start DATA PROVIDED
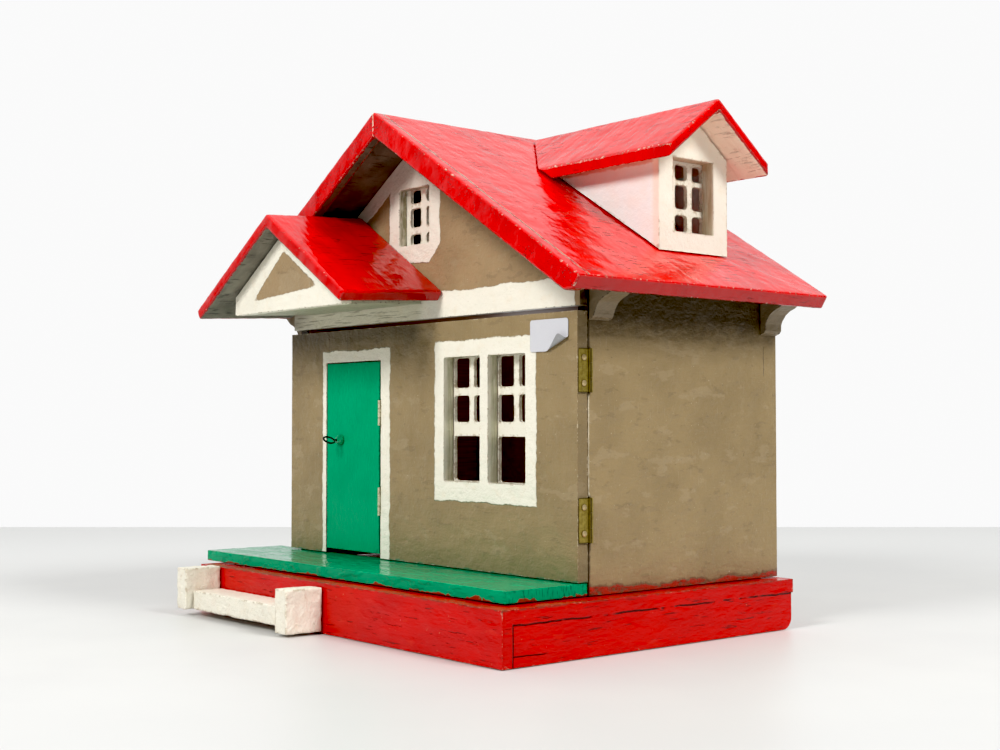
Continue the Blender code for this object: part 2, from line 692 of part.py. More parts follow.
def make_door_pull():
    """A screw eye whose ring holds the line of its own shank, and the painted boss round it."""
    ring_radius, wire = 0.0045, 0.00075
    centre = Vector((PULL_X, -0.0113, PULL_Z))
    mesh = bpy.data.meshes.new("door_pull")
    work = bmesh.new()
    section = [
        work.verts.new((ring_radius + wire * cos(2 * pi * i / 8), 0, wire * sin(2 * pi * i / 8)))
        for i in range(8)
    ]
    edges = [work.edges.new((section[i], section[(i + 1) % 8])) for i in range(8)]
    bmesh.ops.spin(
        work, geom=section + edges, cent=(0, 0, 0), axis=(0, 0, 1), angle=2 * pi, steps=28,
        use_duplicate=False,
    )
    bmesh.ops.remove_doubles(work, verts=work.verts, dist=1e-6)
    bmesh.ops.recalc_face_normals(work, faces=work.faces)
    tilt = radians(57)
    across = Vector((-sin(tilt), 0, cos(tilt)))
    outward = Vector((0, -1, 0))
    normal = across.cross(outward)
    frame = Matrix((across, outward, normal)).transposed().to_4x4()
    work.transform(Matrix.Translation(centre) @ frame)
    work.to_mesh(mesh)
    work.free()
    ring = new_object("door_pull", mesh)
    neck = centre.y + ring_radius
    shank = rod("shank", wire, (PULL_X, neck, PULL_Z), (PULL_X, 0.0070, PULL_Z), 12)
    place(join(ring, shank), "dark_steel", DOOR, smooth=True)

    profile = [(0.0011, 0), (0.0042, 0), (0.0043, 0.0010)]
    profile += [(0.0036, 0.0026), (0.0025, 0.0038), (0.0011, 0.0042)]
    boss = turned("door_pull_boss", profile + [profile[0]], (PULL_X, 0.0002 - GAP, PULL_Z), (0, -1, 0), 16)
    place(boss, "green_gloss", DOOR, smooth=True)


make_base()
make_porch_floor()
make_steps()
make_side_walls()
make_back_wall()
make_attic_floor()
make_gable()
make_roof_boards()
make_corbels()
make_porch_roof()
make_dormer()
make_panel_hinges()
make_front_panel()
make_window_grilles()
make_label()
make_door()
make_door_hinges()
make_door_pull()
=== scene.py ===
"""Looks of the wooden doll's house: hand-brushed paint, worn edges, label and stage."""

import bpy
import bmesh
import json
from math import cos, radians, sin, sqrt
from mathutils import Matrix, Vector, noise
import numpy as np

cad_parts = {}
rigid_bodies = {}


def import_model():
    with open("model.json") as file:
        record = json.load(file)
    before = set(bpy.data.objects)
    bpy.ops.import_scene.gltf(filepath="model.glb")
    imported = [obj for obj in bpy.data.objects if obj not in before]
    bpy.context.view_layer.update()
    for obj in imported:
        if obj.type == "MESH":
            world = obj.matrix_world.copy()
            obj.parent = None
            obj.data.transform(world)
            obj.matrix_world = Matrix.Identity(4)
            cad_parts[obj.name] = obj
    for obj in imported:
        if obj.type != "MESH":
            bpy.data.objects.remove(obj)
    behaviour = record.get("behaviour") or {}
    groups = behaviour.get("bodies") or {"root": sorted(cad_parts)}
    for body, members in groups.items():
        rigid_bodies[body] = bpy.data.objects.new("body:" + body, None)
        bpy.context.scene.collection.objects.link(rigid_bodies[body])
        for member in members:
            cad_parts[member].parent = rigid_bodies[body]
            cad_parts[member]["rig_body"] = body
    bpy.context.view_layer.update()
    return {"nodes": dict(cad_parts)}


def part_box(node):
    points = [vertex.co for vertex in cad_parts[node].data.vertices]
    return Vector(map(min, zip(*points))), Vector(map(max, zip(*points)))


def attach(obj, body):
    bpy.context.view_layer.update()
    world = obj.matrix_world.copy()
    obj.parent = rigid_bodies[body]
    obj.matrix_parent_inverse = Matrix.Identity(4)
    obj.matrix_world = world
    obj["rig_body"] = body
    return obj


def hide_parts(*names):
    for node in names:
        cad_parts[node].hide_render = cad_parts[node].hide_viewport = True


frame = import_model()
NODES = frame["nodes"]

# The house is laid out about its own middle and front face, in millimetres. This is where
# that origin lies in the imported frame, in metres.
ORIGIN = Vector((-0.00505, -0.04815, 0.0))
CAMERA_PLACE = Vector((0.85322, -0.68764, 0.14995))
CAMERA_TILT, CAMERA_HEADING = radians(91.8898), radians(49.9966)
MM = 0.001


# ---------------------------------------------------------------- worked boards
def linked(name, data):
    """A new object in the scene."""
    made = bpy.data.objects.new(name, data)
    bpy.context.scene.collection.objects.link(made)
    return made


def mesh_from(name, work):
    mesh = bpy.data.meshes.new(name)
    work.to_mesh(mesh)
    work.free()
    return mesh


def sharp_edges(work):
    return [e for e in work.edges if len(e.link_faces) == 2 and e.calc_face_angle(0) > radians(30)]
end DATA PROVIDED
▶ YOUR INSTRUCTIONS
Reproduce the material above, every line of it, exactly.

▶ WRITTEN ANSWER
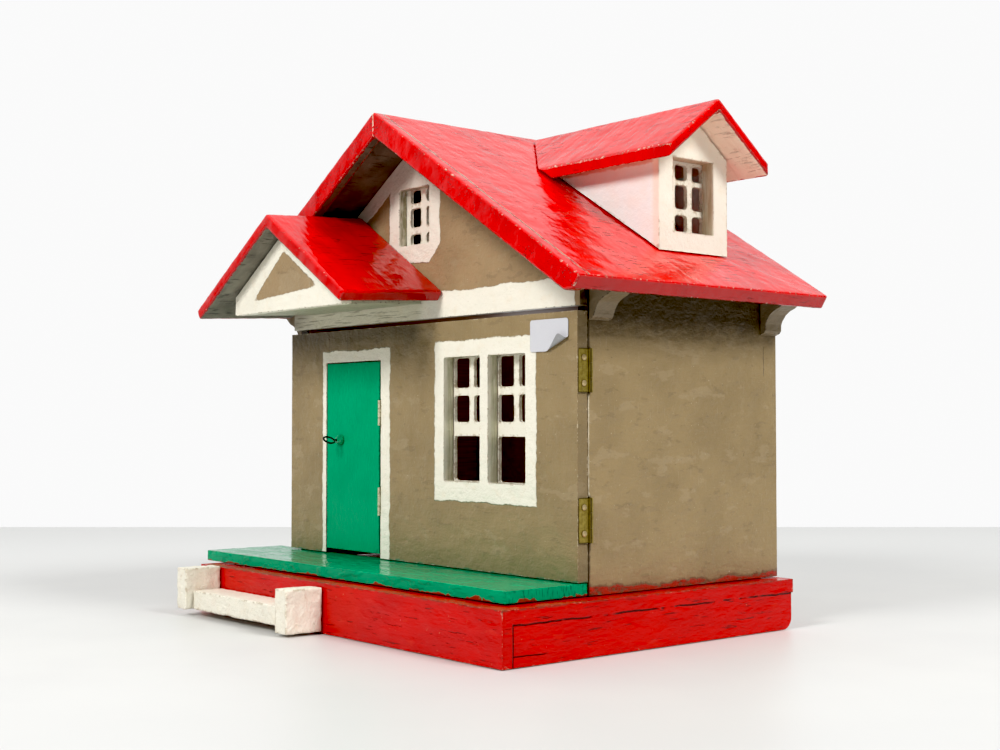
Continue the Blender code for this object: part 2, from line 692 of part.py. More parts follow.
def make_door_pull():
    """A screw eye whose ring holds the line of its own shank, and the painted boss round it."""
    ring_radius, wire = 0.0045, 0.00075
    centre = Vector((PULL_X, -0.0113, PULL_Z))
    mesh = bpy.data.meshes.new("door_pull")
    work = bmesh.new()
    section = [
        work.verts.new((ring_radius + wire * cos(2 * pi * i / 8), 0, wire * sin(2 * pi * i / 8)))
        for i in range(8)
    ]
    edges = [work.edges.new((section[i], section[(i + 1) % 8])) for i in range(8)]
    bmesh.ops.spin(
        work, geom=section + edges, cent=(0, 0, 0), axis=(0, 0, 1), angle=2 * pi, steps=28,
        use_duplicate=False,
    )
    bmesh.ops.remove_doubles(work, verts=work.verts, dist=1e-6)
    bmesh.ops.recalc_face_normals(work, faces=work.faces)
    tilt = radians(57)
    across = Vector((-sin(tilt), 0, cos(tilt)))
    outward = Vector((0, -1, 0))
    normal = across.cross(outward)
    frame = Matrix((across, outward, normal)).transposed().to_4x4()
    work.transform(Matrix.Translation(centre) @ frame)
    work.to_mesh(mesh)
    work.free()
    ring = new_object("door_pull", mesh)
    neck = centre.y + ring_radius
    shank = rod("shank", wire, (PULL_X, neck, PULL_Z), (PULL_X, 0.0070, PULL_Z), 12)
    place(join(ring, shank), "dark_steel", DOOR, smooth=True)

    profile = [(0.0011, 0), (0.0042, 0), (0.0043, 0.0010)]
    profile += [(0.0036, 0.0026), (0.0025, 0.0038), (0.0011, 0.0042)]
    boss = turned("door_pull_boss", profile + [profile[0]], (PULL_X, 0.0002 - GAP, PULL_Z), (0, -1, 0), 16)
    place(boss, "green_gloss", DOOR, smooth=True)


make_base()
make_porch_floor()
make_steps()
make_side_walls()
make_back_wall()
make_attic_floor()
make_gable()
make_roof_boards()
make_corbels()
make_porch_roof()
make_dormer()
make_panel_hinges()
make_front_panel()
make_window_grilles()
make_label()
make_door()
make_door_hinges()
make_door_pull()
=== scene.py ===
"""Looks of the wooden doll's house: hand-brushed paint, worn edges, label and stage."""

import bpy
import bmesh
import json
from math import cos, radians, sin, sqrt
from mathutils import Matrix, Vector, noise
import numpy as np

cad_parts = {}
rigid_bodies = {}


def import_model():
    with open("model.json") as file:
        record = json.load(file)
    before = set(bpy.data.objects)
    bpy.ops.import_scene.gltf(filepath="model.glb")
    imported = [obj for obj in bpy.data.objects if obj not in before]
    bpy.context.view_layer.update()
    for obj in imported:
        if obj.type == "MESH":
            world = obj.matrix_world.copy()
            obj.parent = None
            obj.data.transform(world)
            obj.matrix_world = Matrix.Identity(4)
            cad_parts[obj.name] = obj
    for obj in imported:
        if obj.type != "MESH":
            bpy.data.objects.remove(obj)
    behaviour = record.get("behaviour") or {}
    groups = behaviour.get("bodies") or {"root": sorted(cad_parts)}
    for body, members in groups.items():
        rigid_bodies[body] = bpy.data.objects.new("body:" + body, None)
        bpy.context.scene.collection.objects.link(rigid_bodies[body])
        for member in members:
            cad_parts[member].parent = rigid_bodies[body]
            cad_parts[member]["rig_body"] = body
    bpy.context.view_layer.update()
    return {"nodes": dict(cad_parts)}


def part_box(node):
    points = [vertex.co for vertex in cad_parts[node].data.vertices]
    return Vector(map(min, zip(*points))), Vector(map(max, zip(*points)))


def attach(obj, body):
    bpy.context.view_layer.update()
    world = obj.matrix_world.copy()
    obj.parent = rigid_bodies[body]
    obj.matrix_parent_inverse = Matrix.Identity(4)
    obj.matrix_world = world
    obj["rig_body"] = body
    return obj


def hide_parts(*names):
    for node in names:
        cad_parts[node].hide_render = cad_parts[node].hide_viewport = True


frame = import_model()
NODES = frame["nodes"]

# The house is laid out about its own middle and front face, in millimetres. This is where
# that origin lies in the imported frame, in metres.
ORIGIN = Vector((-0.00505, -0.04815, 0.0))
CAMERA_PLACE = Vector((0.85322, -0.68764, 0.14995))
CAMERA_TILT, CAMERA_HEADING = radians(91.8898), radians(49.9966)
MM = 0.001


# ---------------------------------------------------------------- worked boards
def linked(name, data):
    """A new object in the scene."""
    made = bpy.data.objects.new(name, data)
    bpy.context.scene.collection.objects.link(made)
    return made


def mesh_from(name, work):
    mesh = bpy.data.meshes.new(name)
    work.to_mesh(mesh)
    work.free()
    return mesh


def sharp_edges(work):
    return [e for e in work.edges if len(e.link_faces) == 2 and e.calc_face_angle(0) > radians(30)]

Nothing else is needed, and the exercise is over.